Units of Measurement:

1TB (Terabyte) = 1,000GB (Gigabyte)

1GB (Gigabyte) = 1,000MB (Megabyte)

Batch processing

A way of running jobs on a computer. Instead of executing them straight away, the jobs will join a queue. A scheduler will determine when they can run, based on resource availability. The user has no way to directly interact with a batch job.

Core

an alternative term for a central processing unit (CPU), especially used when several are present in a single processor chip.

Embarrassingly parallel

This term describes a problem that is able to be broken down into many small parts, each of which runs on a single node (or even a single core), entirely independently of the other parts. interactive processing: The opposite of batch processing. Instead of going through a scheduler, the job will be run by the operating system, and the user can often interact with it directly. Most user-space applications on a personal computer are run this way.

Job

A piece of work that a user requests of a computer. A job consists of one or more tasks, which may be run sequentially, in parallel, or a mix of both.

MPI

An abbreviation of Message Passing Interface, a way of running the same job across multiple nodes (or maybe the same node).

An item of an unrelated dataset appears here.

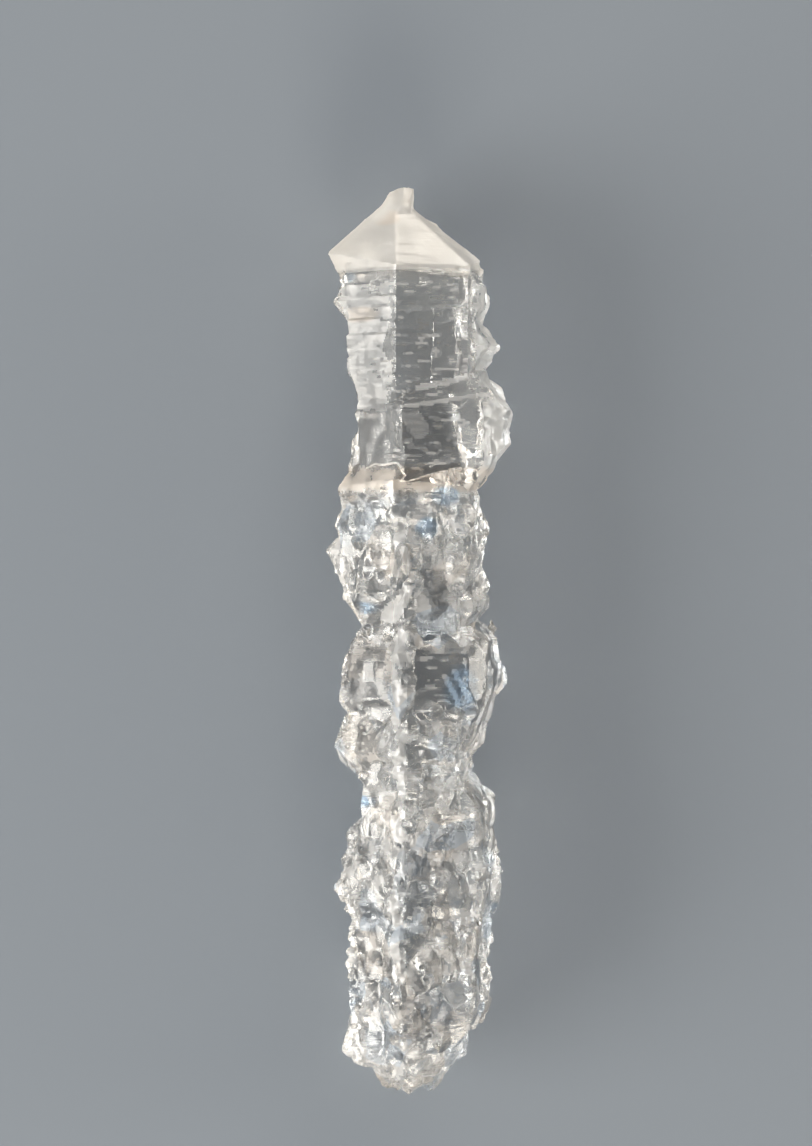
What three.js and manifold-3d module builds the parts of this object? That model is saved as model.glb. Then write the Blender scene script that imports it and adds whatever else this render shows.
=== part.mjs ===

An MPI job will spawn multiple tasks that exchange control signals and data by “messages”, hence the name.

Node

A single computing device within a cluster. A node is the equivalent of a personal computer or laptop. Every node in a NeSI cluster has many cores.

Scheduler

A piece of software that runs on a shared cluster. Its role is to determine in what order queued jobs should run.

Task

A single running instance of a computer program. Each task consists of at least one thread.

Thread

A sequence of instructions that can be managed independently by the operating system. Threads are grouped into tasks. Ideally, each thread should have its own core to run on.